Problem
Below are some records; quote exactly the lines from the one that contains "Reconstruct the object" through the one that contains "seam = 0.7; // [0.4:0.1:0.8]", inclusive, and no others.

Begin

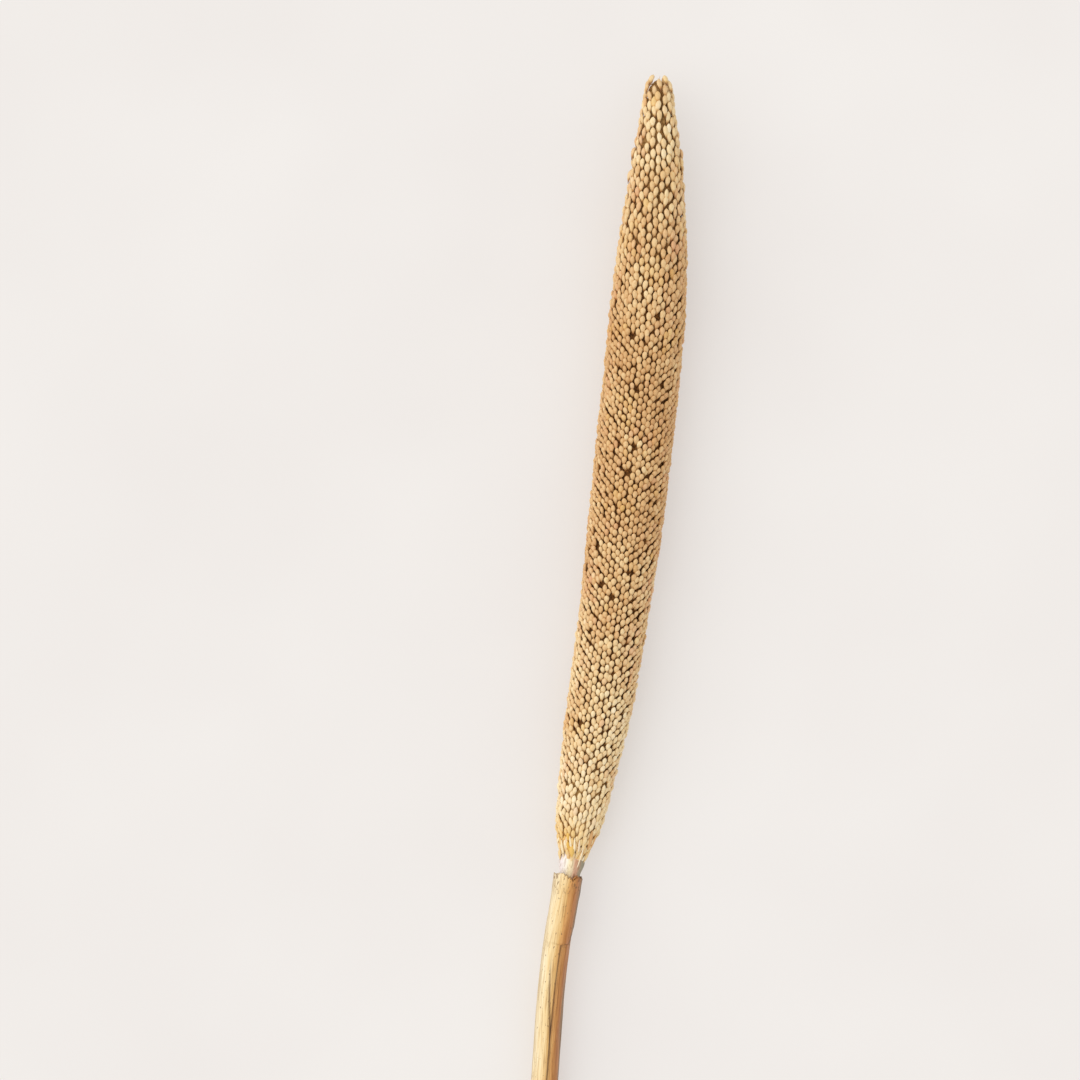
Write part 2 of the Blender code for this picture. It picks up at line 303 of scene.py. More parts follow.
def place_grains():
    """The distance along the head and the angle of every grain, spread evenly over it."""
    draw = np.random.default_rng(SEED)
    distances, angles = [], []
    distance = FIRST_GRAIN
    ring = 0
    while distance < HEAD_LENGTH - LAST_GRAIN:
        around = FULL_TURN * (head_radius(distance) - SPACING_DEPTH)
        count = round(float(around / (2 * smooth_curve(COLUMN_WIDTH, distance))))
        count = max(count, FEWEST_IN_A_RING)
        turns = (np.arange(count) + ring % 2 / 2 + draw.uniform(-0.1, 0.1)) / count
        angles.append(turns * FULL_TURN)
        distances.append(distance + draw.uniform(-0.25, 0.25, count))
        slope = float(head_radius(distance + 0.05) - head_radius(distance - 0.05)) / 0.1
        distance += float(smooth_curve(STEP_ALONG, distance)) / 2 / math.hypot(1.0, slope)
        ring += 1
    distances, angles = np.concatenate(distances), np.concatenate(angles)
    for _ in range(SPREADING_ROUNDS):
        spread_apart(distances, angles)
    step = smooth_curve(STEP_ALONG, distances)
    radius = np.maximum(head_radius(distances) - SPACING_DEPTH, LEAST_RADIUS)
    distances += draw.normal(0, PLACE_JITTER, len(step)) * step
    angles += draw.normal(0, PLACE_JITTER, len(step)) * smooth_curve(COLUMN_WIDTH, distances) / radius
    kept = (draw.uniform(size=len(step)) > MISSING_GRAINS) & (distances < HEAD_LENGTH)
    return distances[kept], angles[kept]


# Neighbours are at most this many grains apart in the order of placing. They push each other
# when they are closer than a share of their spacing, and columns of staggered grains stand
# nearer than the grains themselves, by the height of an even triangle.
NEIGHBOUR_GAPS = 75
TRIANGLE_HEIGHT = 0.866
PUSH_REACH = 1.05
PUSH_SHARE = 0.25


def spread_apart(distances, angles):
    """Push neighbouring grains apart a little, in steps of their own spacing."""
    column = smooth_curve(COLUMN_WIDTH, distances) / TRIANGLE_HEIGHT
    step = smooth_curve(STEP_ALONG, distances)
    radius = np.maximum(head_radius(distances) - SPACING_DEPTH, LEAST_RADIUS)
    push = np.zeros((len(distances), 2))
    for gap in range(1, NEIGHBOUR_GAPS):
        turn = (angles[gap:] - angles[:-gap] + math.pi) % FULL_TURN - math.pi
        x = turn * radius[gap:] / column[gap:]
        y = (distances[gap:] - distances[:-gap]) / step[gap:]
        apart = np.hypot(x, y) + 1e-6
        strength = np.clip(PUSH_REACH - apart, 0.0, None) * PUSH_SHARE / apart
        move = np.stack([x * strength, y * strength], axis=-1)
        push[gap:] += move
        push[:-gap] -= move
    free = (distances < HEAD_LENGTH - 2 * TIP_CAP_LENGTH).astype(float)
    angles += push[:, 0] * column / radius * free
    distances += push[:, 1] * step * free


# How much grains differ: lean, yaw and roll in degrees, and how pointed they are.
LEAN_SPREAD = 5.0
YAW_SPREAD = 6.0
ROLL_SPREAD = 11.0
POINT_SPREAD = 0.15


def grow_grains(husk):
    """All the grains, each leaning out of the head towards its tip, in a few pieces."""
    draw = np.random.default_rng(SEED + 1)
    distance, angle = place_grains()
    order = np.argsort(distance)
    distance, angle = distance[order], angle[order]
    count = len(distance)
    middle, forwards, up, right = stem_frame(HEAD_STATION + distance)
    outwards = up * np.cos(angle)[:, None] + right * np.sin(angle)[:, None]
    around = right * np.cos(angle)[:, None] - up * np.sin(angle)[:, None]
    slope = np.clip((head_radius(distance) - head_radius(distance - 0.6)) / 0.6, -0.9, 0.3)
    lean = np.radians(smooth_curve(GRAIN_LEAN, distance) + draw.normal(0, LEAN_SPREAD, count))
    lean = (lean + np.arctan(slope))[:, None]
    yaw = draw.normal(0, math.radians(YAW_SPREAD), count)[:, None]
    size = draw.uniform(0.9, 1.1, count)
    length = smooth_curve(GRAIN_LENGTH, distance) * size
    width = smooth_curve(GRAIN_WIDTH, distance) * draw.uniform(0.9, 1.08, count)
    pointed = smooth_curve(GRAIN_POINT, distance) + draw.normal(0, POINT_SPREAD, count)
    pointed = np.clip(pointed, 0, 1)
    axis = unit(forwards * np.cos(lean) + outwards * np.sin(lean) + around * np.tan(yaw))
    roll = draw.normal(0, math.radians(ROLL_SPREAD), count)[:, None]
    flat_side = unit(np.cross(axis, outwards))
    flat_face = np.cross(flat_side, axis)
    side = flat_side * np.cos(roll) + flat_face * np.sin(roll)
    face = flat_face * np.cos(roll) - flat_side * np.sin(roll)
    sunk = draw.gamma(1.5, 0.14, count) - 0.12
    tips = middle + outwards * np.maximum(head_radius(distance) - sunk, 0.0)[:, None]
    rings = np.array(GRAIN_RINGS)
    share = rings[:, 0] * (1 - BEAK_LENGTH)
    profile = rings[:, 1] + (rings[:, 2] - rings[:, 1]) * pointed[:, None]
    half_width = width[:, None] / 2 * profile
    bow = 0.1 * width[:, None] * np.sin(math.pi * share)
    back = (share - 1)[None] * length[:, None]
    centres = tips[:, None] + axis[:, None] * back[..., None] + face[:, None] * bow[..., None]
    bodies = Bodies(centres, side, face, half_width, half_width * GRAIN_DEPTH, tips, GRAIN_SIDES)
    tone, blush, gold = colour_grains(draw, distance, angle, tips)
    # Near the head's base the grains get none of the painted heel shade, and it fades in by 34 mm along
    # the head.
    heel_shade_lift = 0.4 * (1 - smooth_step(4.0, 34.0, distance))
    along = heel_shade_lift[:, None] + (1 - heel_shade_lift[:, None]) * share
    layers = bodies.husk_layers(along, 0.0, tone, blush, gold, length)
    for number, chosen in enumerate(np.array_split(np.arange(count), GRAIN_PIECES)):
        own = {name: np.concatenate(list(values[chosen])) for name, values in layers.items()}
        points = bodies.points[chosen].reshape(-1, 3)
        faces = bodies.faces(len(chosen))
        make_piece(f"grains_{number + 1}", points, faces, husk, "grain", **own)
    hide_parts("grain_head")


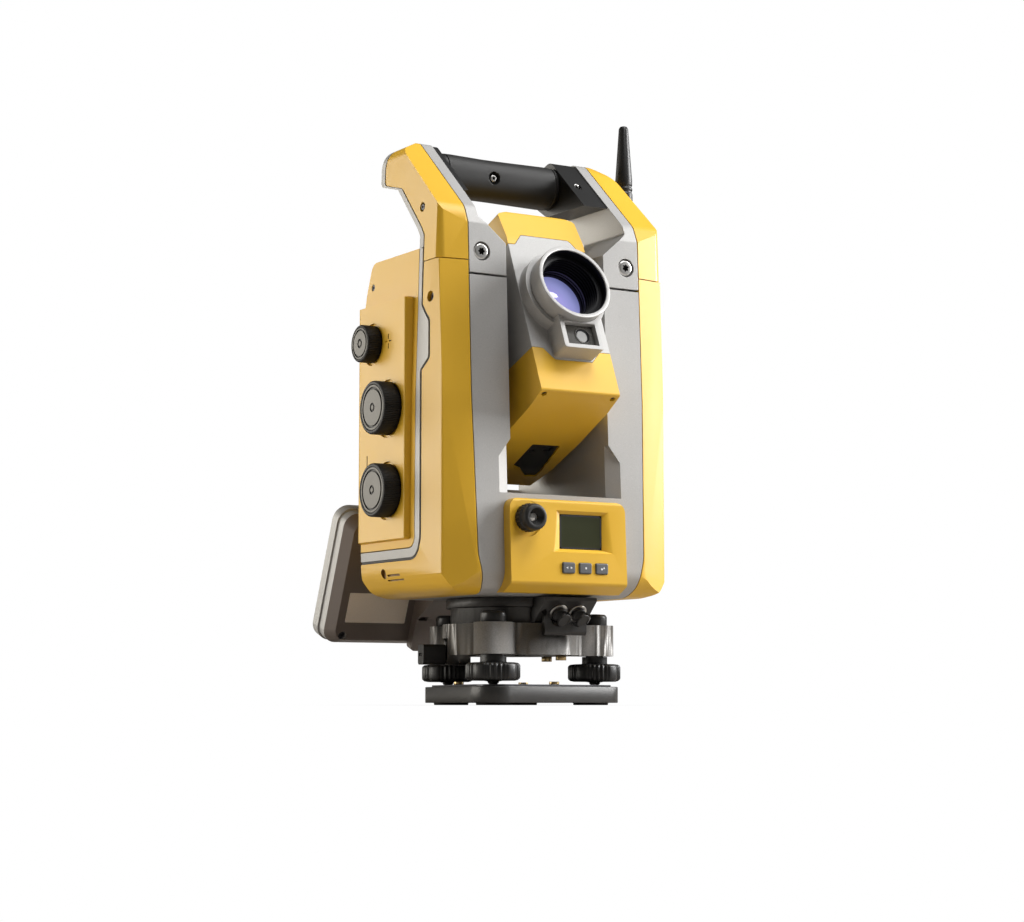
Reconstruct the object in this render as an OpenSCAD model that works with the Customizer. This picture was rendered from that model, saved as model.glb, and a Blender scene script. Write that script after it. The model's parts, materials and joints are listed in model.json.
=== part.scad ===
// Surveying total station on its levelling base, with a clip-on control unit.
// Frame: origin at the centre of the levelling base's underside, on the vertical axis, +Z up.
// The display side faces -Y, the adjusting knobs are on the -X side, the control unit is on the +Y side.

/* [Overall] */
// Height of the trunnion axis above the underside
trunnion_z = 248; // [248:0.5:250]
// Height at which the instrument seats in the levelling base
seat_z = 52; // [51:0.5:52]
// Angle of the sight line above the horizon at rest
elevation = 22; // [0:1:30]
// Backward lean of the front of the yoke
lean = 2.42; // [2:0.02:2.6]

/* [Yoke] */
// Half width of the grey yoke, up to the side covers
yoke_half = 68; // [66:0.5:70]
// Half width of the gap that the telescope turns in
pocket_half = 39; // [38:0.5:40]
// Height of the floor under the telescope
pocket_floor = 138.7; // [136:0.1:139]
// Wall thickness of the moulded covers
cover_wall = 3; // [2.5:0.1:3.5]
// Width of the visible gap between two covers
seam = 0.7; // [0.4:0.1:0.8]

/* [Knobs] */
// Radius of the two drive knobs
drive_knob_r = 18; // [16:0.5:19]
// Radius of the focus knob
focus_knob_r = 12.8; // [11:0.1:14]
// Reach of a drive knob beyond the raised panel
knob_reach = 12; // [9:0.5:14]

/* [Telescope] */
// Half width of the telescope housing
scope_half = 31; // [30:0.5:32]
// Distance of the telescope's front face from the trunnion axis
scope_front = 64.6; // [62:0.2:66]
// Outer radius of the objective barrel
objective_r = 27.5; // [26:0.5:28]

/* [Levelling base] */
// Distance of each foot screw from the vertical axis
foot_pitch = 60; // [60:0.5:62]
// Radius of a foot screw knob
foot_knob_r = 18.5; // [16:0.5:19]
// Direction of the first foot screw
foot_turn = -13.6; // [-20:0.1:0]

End

Answer below
Reconstruct the object in this render as an OpenSCAD model that works with the Customizer. This picture was rendered from that model, saved as model.glb, and a Blender scene script. Write that script after it. The model's parts, materials and joints are listed in model.json.
=== part.scad ===
// Surveying total station on its levelling base, with a clip-on control unit.
// Frame: origin at the centre of the levelling base's underside, on the vertical axis, +Z up.
// The display side faces -Y, the adjusting knobs are on the -X side, the control unit is on the +Y side.

/* [Overall] */
// Height of the trunnion axis above the underside
trunnion_z = 248; // [248:0.5:250]
// Height at which the instrument seats in the levelling base
seat_z = 52; // [51:0.5:52]
// Angle of the sight line above the horizon at rest
elevation = 22; // [0:1:30]
// Backward lean of the front of the yoke
lean = 2.42; // [2:0.02:2.6]

/* [Yoke] */
// Half width of the grey yoke, up to the side covers
yoke_half = 68; // [66:0.5:70]
// Half width of the gap that the telescope turns in
pocket_half = 39; // [38:0.5:40]
// Height of the floor under the telescope
pocket_floor = 138.7; // [136:0.1:139]
// Wall thickness of the moulded covers
cover_wall = 3; // [2.5:0.1:3.5]
// Width of the visible gap between two covers
seam = 0.7; // [0.4:0.1:0.8]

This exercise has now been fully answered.